Task:
Set down only the lines running from the one with "2 + foot_cap_edge, 2))" to the one with "for node in", both lines included, exactly as they stand, please.
/---
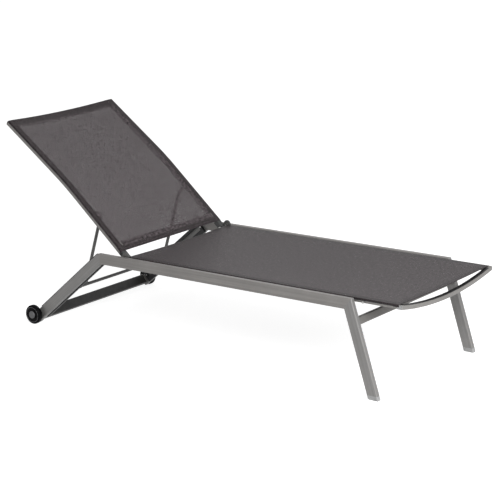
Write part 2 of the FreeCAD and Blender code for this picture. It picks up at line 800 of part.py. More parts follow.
# ---- prop ----
prop_pivot = back_point(prop_pivot_along, 0)
prop_seat = on_rear_leg(prop_seat_along, prop_seat_below)
prop_end_y = rack_inner_y - side_gap


def prop_base_rod():
    return rod(Vector(prop_seat.x, -prop_end_y, prop_seat.z),
               Vector(prop_seat.x, prop_end_y, prop_seat.z), prop_rod_radius)


def prop_leg():
    """Straight up from the base rod, then bent out into the backrest's side tube."""
    foot = Vector(prop_seat.x, -prop_leg_y, prop_seat.z)
    corner = Vector(prop_pivot.x, -prop_leg_y, prop_pivot.z)
    up = (corner - foot).normalize()
    bend_start = corner - up * prop_bend_radius
    bend_end = corner - along_y * prop_bend_radius
    middle = corner + (up * -1 - along_y).normalize() * (prop_bend_radius * (math.sqrt(2) - 1))
    end = Vector(prop_pivot.x, -(back_inner_y + prop_pin_reach), prop_pivot.z)
    path = [Part.LineSegment(foot, bend_start).toShape(),
            Part.Arc(bend_start, middle, bend_end).toShape(),
            Part.LineSegment(bend_end, end).toShape()]
    section = Part.Wire(Part.makeCircle(prop_rod_radius, foot, up))
    leg = Part.Wire(path).makePipeShell([section], True, False)
    return leg.cut(prop_base_rod())


def prop_sleeve():
    start = Vector(prop_seat.x, -prop_end_y, prop_seat.z)
    end = Vector(prop_seat.x, -(prop_end_y - prop_sleeve_length), prop_seat.z)
    return ring(start, end, prop_sleeve_radius, prop_rod_radius)


def prop_bush():
    """Flanged plastic bush in the inner wall of the backrest's side tube."""
    def point(y):
        return Vector(prop_pivot.x, -y, prop_pivot.z)
    body = rod(point(back_inner_y + back_tube_wide / 2), point(back_inner_y), prop_bush_radius)
    flange = rod(point(back_inner_y), point(back_inner_y - prop_bush_flange),
                 prop_bush_flange_radius)
    bore = rod(point(back_outer_y), point(back_inner_y - 5), prop_rod_radius + turning_gap)
    return body.fuse(flange).cut(bore)


# ---- racks ----
rack_top = -rack_proud
rack_bottom = rail_deep + rack_below
channel_top = rack_top + rack_top_rail
notch_bottom = prop_seat_below + prop_rod_radius
tooth_top = notch_bottom - rack_notch_deep


def rack_notch(along):
    """Slanting slot in the lower side of the channel, open towards the upper end."""
    r = prop_rod_radius + side_gap
    centre = on_rear_leg(along, prop_seat_below, -rail_inner_y - 1)
    end = on_rear_leg(along, prop_seat_below, -rack_inner_y + 1)
    slot = rod(centre, end, r)
    outline = ((along + r, prop_seat_below), (along + r * 0.8, tooth_top - 1),
               (along - r * rack_notch_mouth, tooth_top - 1), (along - r, prop_seat_below))
    mouth = prism([on_rear_leg(a, b) for a, b in outline], -rail_inner_y - 1, -rack_inner_y + 1)
    return slot.fuse(mouth)


rack_rivet_along = [rack_start + rack_end_wall / 2, rack_end - rack_end_wall / 2]
rack_rivet_below = (channel_top + tooth_top) / 2


def rack_rivet(along):
    return rod(on_rear_leg(along, rack_rivet_below, -(rail_inner_y + rail_wall)),
               on_rear_leg(along, rack_rivet_below, -rack_inner_y), rivet_radius)


def rack_rivets():
    rivets = [rack_rivet(along) for along in rack_rivet_along]
    return Part.makeCompound(rivets + [mirrored(rivet) for rivet in rivets])


def rack():
    def block(start, end, top, bottom, y_low, y_high):
        corners = ((start, top), (end, top), (end, bottom), (start, bottom))
        return prism([on_rear_leg(a, b) for a, b in corners], y_low, y_high)

    body = block(rack_start, rack_end, rack_top, rack_bottom, -rail_inner_y, -rack_inner_y)
    body = body.cut(block(rack_start + rack_end_wall, rack_end - rack_end_wall,
                          channel_top, tooth_top, -rail_inner_y - 1, -rack_inner_y + 1))
    for step in range(-rack_notches_above, rack_notches_below + 1):
        body = body.cut(rack_notch(prop_seat_along + step * rack_notch_pitch))
    for along in rack_rivet_along:
        body = body.cut(rack_rivet(along))
    return body


# ---- the lounger ----
add_pair("side_rail", side_rail())
add_pair("rear_leg", rear_leg())
add_pair("front_leg", front_leg())
add_pair("foot_cap", foot_cap())
add_pair("rear_leg_plug", rear_plug())
add("rear_cross_bar", rear_cross_bar())
add("front_cross_bar", front_cross_bar())
add_pair("wheel_axle", wheel_axle())
add_pair("wheel_washer", wheel_washer())
add_pair("wheel_body", wheel_body())
add_pair("wheel_tyre", wheel_tyre())
add_pair("hub_cap", hub_cap())
add_pair("seat_side_tube", seat_side_tube())
add("seat_screws", seat_screws())
add("seat_spacers", seat_spacers())
add("foot_bow", foot_bow())
add("foot_bow_trim", foot_bow_trim())
add_pair("foot_bow_plug", foot_bow_plug())
add("seat_head_tube", seat_head_tube())
add_pair("seat_keder", seat_keder())
add("seat_sling", seat_sling())
add_pair("hinge_plate", hinge_plate())
add("hinge_rivets", hinge_rivets())
add_pair("hinge_bolt", hinge_bolt())
add_pair("hinge_spacer", hinge_spacer())
add_pair("rack", rack())
add("rack_rivets", rack_rivets())
add_pair("back_side_tube", back_side_tube())
add("back_top_tube", back_top_tube())
add("back_bottom_tube", back_bottom_tube())
add_pair("back_tube_plug", back_tube_plug())
add_pair("back_keder", back_keder())
add("back_sling", back_sling())
add("prop_base_rod", prop_base_rod())
add_pair("prop_leg", prop_leg())
add_pair("prop_sleeve", prop_sleeve())
add_pair("prop_bush", prop_bush())

os.makedirs("parts", exist_ok=True)
whole = Part.makeCompound(list(nodes.values())).optimalBoundingBox(False)
for name, shape in nodes.items():
    shape.exportStep("parts/" + name + ".step")
    valid = "" if shape.isValid() else "  NOT VALID"
    print(name, len(shape.Solids), round(shape.Volume / 1000, 2), "cm3" + valid)
print(len(nodes), "nodes")
print("overall X", round(whole.XMin, 2), round(whole.XMax, 2), "middle",
      round((whole.XMin + whole.XMax) / 2, 2))
print("overall Y", round(whole.YMin, 2), round(whole.YMax, 2))
print("overall Z", round(whole.ZMin, 2), round(whole.ZMax, 2))
cap = nodes["foot_cap_near"].optimalBoundingBox(False)
print("foot cap", round((cap.XMin + cap.XMax) / 2 + foot_cap_edge, 2))
for label, point in (("hinge", hinge), ("prop pivot", prop_pivot), ("wheel axle", axle_centre),
                     ("prop seat", prop_seat)):
    placed = standing.multVec(point)
    print(label, round(placed.x, 3), round(placed.z, 3))
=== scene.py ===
import bpy
import bmesh
import json
import math
import random
from mathutils import Matrix, Vector


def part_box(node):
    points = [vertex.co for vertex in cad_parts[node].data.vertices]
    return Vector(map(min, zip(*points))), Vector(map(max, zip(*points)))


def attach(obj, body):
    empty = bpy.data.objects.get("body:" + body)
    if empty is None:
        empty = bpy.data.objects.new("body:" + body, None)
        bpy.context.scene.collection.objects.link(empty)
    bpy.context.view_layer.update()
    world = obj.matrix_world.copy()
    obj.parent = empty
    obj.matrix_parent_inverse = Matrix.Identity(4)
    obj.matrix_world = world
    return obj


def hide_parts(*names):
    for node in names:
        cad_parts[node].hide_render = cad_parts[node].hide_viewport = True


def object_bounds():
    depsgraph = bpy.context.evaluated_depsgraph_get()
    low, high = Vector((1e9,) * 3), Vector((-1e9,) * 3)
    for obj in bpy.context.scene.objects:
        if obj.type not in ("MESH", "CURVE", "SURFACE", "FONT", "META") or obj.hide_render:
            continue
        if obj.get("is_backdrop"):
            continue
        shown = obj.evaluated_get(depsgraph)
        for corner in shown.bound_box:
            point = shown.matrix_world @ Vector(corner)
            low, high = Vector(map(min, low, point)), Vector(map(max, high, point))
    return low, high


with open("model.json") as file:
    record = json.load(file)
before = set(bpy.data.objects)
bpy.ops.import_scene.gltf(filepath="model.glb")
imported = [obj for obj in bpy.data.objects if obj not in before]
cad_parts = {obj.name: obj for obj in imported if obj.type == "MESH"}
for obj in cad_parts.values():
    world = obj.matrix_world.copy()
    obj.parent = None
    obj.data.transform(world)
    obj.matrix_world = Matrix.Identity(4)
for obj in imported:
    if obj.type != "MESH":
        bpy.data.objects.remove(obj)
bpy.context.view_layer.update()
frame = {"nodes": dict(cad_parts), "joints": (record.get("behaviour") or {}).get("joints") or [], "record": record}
nodes = frame["nodes"]
joints = {joint["name"]: joint for joint in frame["joints"]}
hinge = Vector(joints["backrest_recline"]["pos_m"])
print("lounger frame loaded:", len(nodes), "CAD pieces")

deck = {
    "tilt": math.radians(0.708),        # the deck rises towards the foot end
    "rearLegs": math.radians(39.6),     # their slope against the deck
    "frontLegs": math.radians(17.3),    # how far they lean from square to the deck
}
deckRun = Vector((math.cos(deck["tilt"]), 0, math.sin(deck["tilt"])))
deckUp = Vector((-math.sin(deck["tilt"]), 0, math.cos(deck["tilt"])))
rearLegAngle = deck["rearLegs"] + deck["tilt"]
frontLegAngle = deck["frontLegs"] + deck["tilt"]


def newMaterial(name):
    material = bpy.data.materials.new(name)
    material.use_nodes = True
    tree = material.node_tree
    return material, tree, tree.nodes["Principled BSDF"]


def addNode(tree, kind, **settings):
    node = tree.nodes.new(kind)
    for key, value in settings.items():
        setattr(node, key, value)
    return node


# a number, a colour or another node's output into a socket
def connect(tree, source, target):
    if isinstance(source, (int, float)):
        target.default_value = source
    elif isinstance(source, tuple):
        target.default_value = (*source, 1)
    else:
        tree.links.new(source, target)


def mathNode(tree, operation, *values):
    node = addNode(tree, "ShaderNodeMath", operation=operation)
    for value, socket in zip(values, node.inputs):
        connect(tree, value, socket)
    return node.outputs[0]


def noiseNode(tree, vector, scale, detail, roughness):
    node = addNode(tree, "ShaderNodeTexNoise")
    node.inputs["Scale"].default_value = scale
    node.inputs["Detail"].default_value = detail
    node.inputs["Roughness"].default_value = roughness
    connect(tree, vector, node.inputs["Vector"])
    return node.outputs["Fac"]


def rampNode(tree, fac, low, high, lowValue, highValue):
    node = addNode(tree, "ShaderNodeMapRange", clamp=True)
    node.inputs["From Min"].default_value = low
    node.inputs["From Max"].default_value = high
    node.inputs["To Min"].default_value = lowValue
    node.inputs["To Max"].default_value = highValue
    connect(tree, fac, node.inputs["Value"])
    return node.outputs["Result"]


# the middle of a noise's range, where most of it lies, spread from one value to another
def spreadNoise(tree, noise, lowValue=0, highValue=1):
    return rampNode(tree, noise, 0.3, 0.7, lowValue, highValue)


def mixColour(tree, fac, first, second):
    node = addNode(tree, "ShaderNodeMix", data_type="RGBA")
    for value, socket in ((fac, node.inputs[0]), (first, node.inputs[6]), (second, node.inputs[7])):
        connect(tree, value, socket)
    return node.outputs[2]


def mapped(tree, vector, scale, rotation=(0, 0, 0), kind="POINT"):
    mapping = addNode(tree, "ShaderNodeMapping", vector_type=kind)
    mapping.inputs["Rotation"].default_value = rotation
    mapping.inputs["Scale"].default_value = scale
    connect(tree, vector, mapping.inputs["Vector"])
    return mapping.outputs["Vector"]


def objectCoords(tree):
    return addNode(tree, "ShaderNodeTexCoord").outputs["Object"]


def splitVector(tree, vector):
    split = addNode(tree, "ShaderNodeSeparateXYZ")
    connect(tree, vector, split.inputs[0])
    return split.outputs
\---
Exercise output:
print("foot cap", round((cap.XMin + cap.XMax) / 2 + foot_cap_edge, 2))
for label, point in (("hinge", hinge), ("prop pivot", prop_pivot), ("wheel axle", axle_centre),
                     ("prop seat", prop_seat)):
    placed = standing.multVec(point)
    print(label, round(placed.x, 3), round(placed.z, 3))
=== scene.py ===
import bpy
import bmesh
import json
import math
import random
from mathutils import Matrix, Vector


def part_box(node):
    points = [vertex.co for vertex in cad_parts[node].data.vertices]
    return Vector(map(min, zip(*points))), Vector(map(max, zip(*points)))


def attach(obj, body):
    empty = bpy.data.objects.get("body:" + body)
    if empty is None:
        empty = bpy.data.objects.new("body:" + body, None)
        bpy.context.scene.collection.objects.link(empty)
    bpy.context.view_layer.update()
    world = obj.matrix_world.copy()
    obj.parent = empty
    obj.matrix_parent_inverse = Matrix.Identity(4)
    obj.matrix_world = world
    return obj


def hide_parts(*names):
    for node in names:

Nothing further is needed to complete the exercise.